What is being asked: Set down the material exactly as given, please, from its first line through the line that includes "folds = seated(folds, [frieze, cornice, swag])".

Source excerpt:
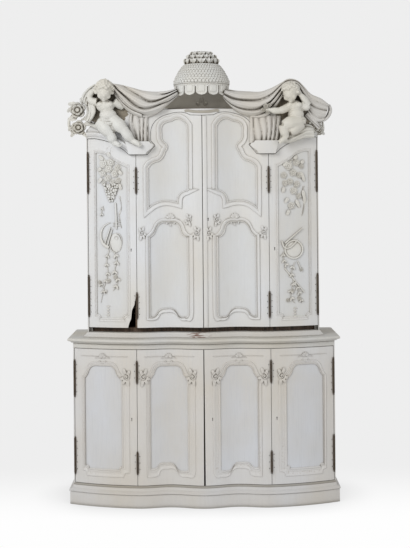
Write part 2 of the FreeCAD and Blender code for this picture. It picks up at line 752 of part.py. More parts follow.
def seated(shape, neighbours):
    """The largest solid that is left when the neighbours' room is taken away."""
    for neighbour in neighbours:
        shape = shape.cut(neighbour)
    return max(shape.Solids, key=lambda solid: solid.Volume)


both_tabs = tabs + [mirrored(tab) for tab in tabs]
swag = seated(swag, [frieze, cornice, dome, niche] + both_tabs)
folds = seated(folds, [frieze, cornice, swag])

# Carved figures that sit on the cornices. Each limb is a list of places, as shares of the figure's
# height from the middle of its seat, and a list of half widths and half depths.
arm_sizes = ((0.055, 0.055), (0.05, 0.05), (0.035, 0.035))
leg_sizes = ((0.10, 0.10), (0.085, 0.085), (0.055, 0.055), (0.04, 0.04))
thigh_sizes = ((0.10, 0.10), (0.08, 0.08))
shin_sizes = ((0.075, 0.075), (0.06, 0.06), (0.04, 0.04))
head_sizes = ((0.06, 0.07), (0.11, 0.11), (0.135, 0.14), (0.10, 0.11), (0.03, 0.03))
body_sizes = ((0.11, 0.10), (0.15, 0.13), (0.15, 0.12), (0.13, 0.10), (0.05, 0.05))
left_figure = (
    (body_sizes, ((0.01, 0.0, 0.27), (0.0, -0.02, 0.38), (0.0, 0.0, 0.52), (0.01, 0.0, 0.62),
                  (0.01, 0.0, 0.70)), 8),
    (head_sizes, ((0.0, -0.02, 0.66), (0.0, -0.02, 0.72), (0.0, -0.02, 0.82), (0.0, -0.01, 0.91),
                  (0.0, 0.0, 0.955)), 8),
    (leg_sizes, ((0.03, -0.03, 0.34), (-0.03, -0.09, 0.22), (-0.12, -0.08, 0.11),
                 (-0.21, -0.07, 0.05)), 6),
    (leg_sizes, ((-0.08, -0.03, 0.36), (-0.26, -0.08, 0.25), (-0.40, -0.07, 0.14),
                 (-0.48, -0.07, 0.07)), 6),
    (arm_sizes, ((0.10, 0.0, 0.64), (0.19, -0.04, 0.68), (0.26, -0.06, 0.75)), 6),
    (arm_sizes, ((-0.10, 0.0, 0.64), (-0.18, -0.05, 0.68), (-0.24, -0.07, 0.74)), 6))
right_figure = (
    (body_sizes, ((0.02, 0.0, 0.25), (0.02, -0.02, 0.35), (0.0, 0.0, 0.50), (-0.03, 0.0, 0.60),
                  (-0.04, 0.0, 0.68)), 8),
    (head_sizes, ((-0.06, -0.02, 0.64), (-0.07, -0.02, 0.70), (-0.07, -0.02, 0.80),
                  (-0.07, -0.01, 0.89), (-0.07, 0.0, 0.935)), 8),
    (thigh_sizes, ((0.01, -0.03, 0.29), (-0.17, -0.09, 0.31)), 6),
    (shin_sizes, ((-0.17, -0.09, 0.33), (-0.13, -0.08, 0.21), (-0.09, -0.07, 0.15)), 6),
    (leg_sizes, ((0.06, -0.03, 0.28), (-0.06, -0.09, 0.24), (-0.20, -0.08, 0.17),
                 (-0.28, -0.07, 0.13)), 6),
    (arm_sizes, ((-0.10, -0.01, 0.58), (-0.22, -0.06, 0.55), (-0.36, -0.08, 0.54)), 6),
    (arm_sizes[:2], ((0.06, 0.0, 0.62), (0.17, -0.05, 0.59)), 6),
    (arm_sizes, ((0.17, -0.05, 0.58), (0.11, -0.08, 0.67), (0.06, -0.10, 0.76)), 6))


def figure(limbs, across):
    """One seated figure, clear of the cornice, the folds and the door that swings below it."""
    x = seam_x + across * side_width
    y = upper_face + bow(x) - putto_forward_share * putto_depth
    solids = [placed_limb(points, radii, sides) for radii, points, sides in limbs]
    shape = solids[0]
    for solid in solids[1:]:
        shape = shape.fuse(solid)
    shape.translate(Vector(x, y, shoulder_height + putto_seat_share * side_door_rise))
    return seated(shape, [frieze, cornice, folds, prism(door_edge)])


left_putto = figure(left_figure, left_putto_share)
right_putto = figure(right_figure, right_putto_share)
left_swag = seated(swag, [left_putto])
right_swag = seated(swag, [right_putto])
left_putto = seated(left_putto, [left_swag])
right_putto = seated(right_putto, [right_swag])
save("putto_right", right_putto)
save("putto_left", mirrored(left_putto))
save("drapery_left", mirrored(left_swag), mirrored(folds))

# Scrolls with blossoms at the ends of the crown
blossom_radius = 46.0
scroll_depth = 34.0
scroll_stem_share = 0.7
scroll_rear_share = 0.3
scroll_shares = ((-1.0, 0.22), (0.0, 0.22), ((1.0, 0.5), (0.5, 0.9)), ((0.2, 0.6), (-1.0, 0.8)))


def blossom(x, z, share):
    radius = blossom_radius * share
    turns = [2 * math.pi * i / disc_sides for i in range(disc_sides)]
    return polygon([Vector(x + radius * math.cos(turn), 0, z + radius * math.sin(turn))
                    for turn in turns])


def end_scroll(places, neighbours):
    """Scroll that climbs from the cornice end, with blossoms as x and z shares and a size."""
    crown_rise = frieze_crest - side_roof
    stem = outline(spread(scroll_shares, upper_half, upper_half + blossom_radius,
                          side_roof, frieze_crest))
    rear = upper_face + scroll_rear_share * scroll_depth
    shape = layer(stem, upper_face - scroll_stem_share * scroll_depth, rear)
    for along, up, share in places:
        x = upper_half + along * blossom_radius
        z = side_roof + up * crown_rise
        shape = shape.fuse(layer(blossom(x, z, share), upper_face - scroll_depth, rear))
    return seated(shape, [frieze, cornice] + neighbours)


left_scroll = end_scroll(((1.07, 1.0, 1.0), (1.0, 0.38, 0.95)), [left_putto, left_swag])
save("end_scroll_left", mirrored(left_scroll))
right_scroll = end_scroll(((0.15, 0.30, 0.8), (0.7, 0.95, 0.7)), [right_putto, right_swag])
save("end_scroll_right", right_scroll)

# The cloth of the right side also covers its figure's head and falls behind the shoulder
hood_reach_share = 1.6
hood_shares = ((-0.04, 0.81, 0.16, 0.5), (0.09, 1.01, 0.26, 0.8), (0.30, 1.17, 0.26, 0.9),
               (0.50, 1.01, 0.26, 0.9), (0.71, 0.68, 0.29, 0.8), (0.89, 0.33, 0.32, 0.7),
               (1.0, 0.02, 0.22, 0.5))
hood_end = upper_half + hood_reach_share * blossom_radius
hood_rings = []
for across, up, wide, forward in hood_shares:
    x = swag_end + across * (hood_end - swag_end)
    low = frieze_crest + (up - wide / 2) * crown_room
    front = swag_depth * forward
    hood_rings.append([Vector(x, upper_face + bow(x) - front * u, low + wide * crown_room * v)
                       for u, v in swag_shares])
hood = seated(skin(hood_rings), [frieze, cornice, right_putto, right_scroll, right_swag])
save("drapery_right", right_swag, folds, hood)


# Hanging trophies on the panels of the upper side doors: a garland, an instrument and a tied stem
relief_depth = 11.0
relief_clearance = 3.0
trophy_share = 0.53
garland_half_share = 0.20
garland_shares = ((-1.0, 1.0), ((0.0, 0.86), (1.0, 1.0)), ((0.9, 0.3), (0.0, 0.0)),
                  ((-0.9, 0.3), (-1.0, 0.99)))
garland_low_share = 0.68
garland_high_share = 0.88
stem_half_share = 0.045
stem_low_share = 0.07
instrument_share = 0.43
lute_half_share = 0.15
drum_half_share = 0.17
lute_rise = 59.0
trophy_x = seam_x + trophy_share * side_width
door_rise = side_door_top - upper_door_bottom
garland_low = upper_door_bottom + garland_low_share * door_rise
garland_high = upper_door_bottom + garland_high_share * door_rise
garland_half = garland_half_share * side_width
stem_half = stem_half_share * side_width
instrument_z = upper_door_bottom + instrument_share * door_rise


def relief(faces):
    """Low carving on the panel of an upper side door, inside its moulding."""
    panel_y = upper_face + panel_set_back
    room = grown(upper_side_field, -relief_clearance)
    shape = layer(faces[0].common(room), panel_y - relief_depth, panel_y)
    for face in faces[1:]:
        shape = shape.fuse(layer(face.common(room), panel_y - relief_depth, panel_y))
    return shape.removeSplitter()


def rounded(half, rise):
    """Round body of an instrument."""
    turns = [2 * math.pi * i / disc_sides for i in range(disc_sides)]
    return polygon([Vector(trophy_x + half * math.cos(turn), 0, instrument_z + rise * math.sin(turn))
                    for turn in turns])


garland = outline(spread(garland_shares, trophy_x, trophy_x + garland_half,
                         garland_low, garland_high))
stem = rectangle(trophy_x - stem_half, trophy_x + stem_half,
                 upper_door_bottom + stem_low_share * door_rise, garland_low + garland_half)
lute = rounded(lute_half_share * side_width, lute_rise)
drum = rounded(drum_half_share * side_width, drum_half_share * side_width)
save("trophy_left", mirrored(relief([stem, garland, lute])))
save("trophy_right", relief([stem, garland, drum]))
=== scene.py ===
import math
import random
import bpy
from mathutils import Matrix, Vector, noise


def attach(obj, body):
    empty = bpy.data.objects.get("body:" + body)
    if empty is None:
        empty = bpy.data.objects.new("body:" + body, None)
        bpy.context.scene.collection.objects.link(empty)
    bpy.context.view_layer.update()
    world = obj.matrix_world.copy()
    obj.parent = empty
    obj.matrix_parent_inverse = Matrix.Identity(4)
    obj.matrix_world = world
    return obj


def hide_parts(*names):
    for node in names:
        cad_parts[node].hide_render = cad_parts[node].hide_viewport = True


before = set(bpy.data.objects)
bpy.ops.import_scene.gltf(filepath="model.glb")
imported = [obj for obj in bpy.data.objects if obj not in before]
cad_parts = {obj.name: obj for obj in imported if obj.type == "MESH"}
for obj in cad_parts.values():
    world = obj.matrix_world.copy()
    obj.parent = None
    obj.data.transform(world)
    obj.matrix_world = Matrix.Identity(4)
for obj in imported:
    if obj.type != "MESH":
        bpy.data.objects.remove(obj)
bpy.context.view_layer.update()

bpy.ops.object.select_all(action="DESELECT")

# Plinth: a bowed base board on the floor with an ogee moulding along its top.
# It is oak under old pale paint, mitred at the front corners and scuffed at the foot.
SEAM = 0.410
LOWER_HALF = 0.812
LOWER_FACE = -0.278
BACK = 0.312
SWEEP = 0.138
HOLLOW = 0.038
SLIVER = 0.0002
STONE_PAINT = (206, 203, 199)
CAP_TOP = 0.118
PLINTH_PROFILE = ((-0.006, 0.0), (0.0235, 0.0), (0.024, 0.002), (0.024, 0.0755), (0.0222, 0.079),
                  (-0.006, 0.079))
CAP_PROFILE = ((-0.006, 0.0791), (0.0226, 0.0791), (0.0280, 0.0812), (0.0298, 0.0850), (0.0290, 0.0895),
               (0.0250, 0.0925), (0.0225, 0.0945), (0.0160, 0.0985), (0.0095, 0.1015), (0.0065, 0.1060),
               (0.0052, 0.1120), (0.0036, 0.1150), (0.0034, CAP_TOP), (-0.006, CAP_TOP))


def front_depth(x):
    """How far the bowed front lies behind its middle at a place x."""
    near = abs(x)
    depth = SWEEP * (near / (2 * SEAM)) ** 3
    if near < SEAM:
        depth += HOLLOW * math.sin(math.pi * near / SEAM) ** 2
    return depth


def tone(red, green, blue):
    """A colour as it is seen, from 0 to 255, for a shader's socket."""
    shares = [part / 255 for part in (red, green, blue)]
    return tuple(((s + 0.055) / 1.055) ** 2.4 for s in shares) + (1.0,)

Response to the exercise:
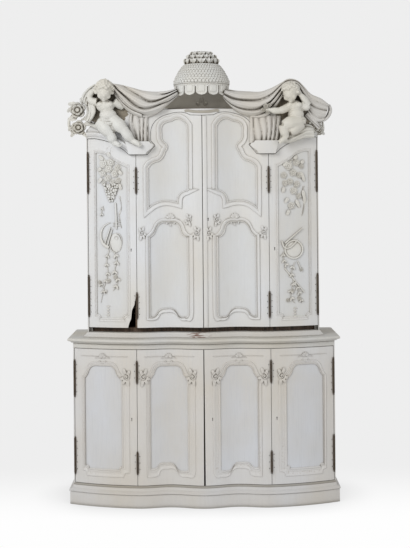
Write part 2 of the FreeCAD and Blender code for this picture. It picks up at line 752 of part.py. More parts follow.
def seated(shape, neighbours):
    """The largest solid that is left when the neighbours' room is taken away."""
    for neighbour in neighbours:
        shape = shape.cut(neighbour)
    return max(shape.Solids, key=lambda solid: solid.Volume)


both_tabs = tabs + [mirrored(tab) for tab in tabs]
swag = seated(swag, [frieze, cornice, dome, niche] + both_tabs)
folds = seated(folds, [frieze, cornice, swag])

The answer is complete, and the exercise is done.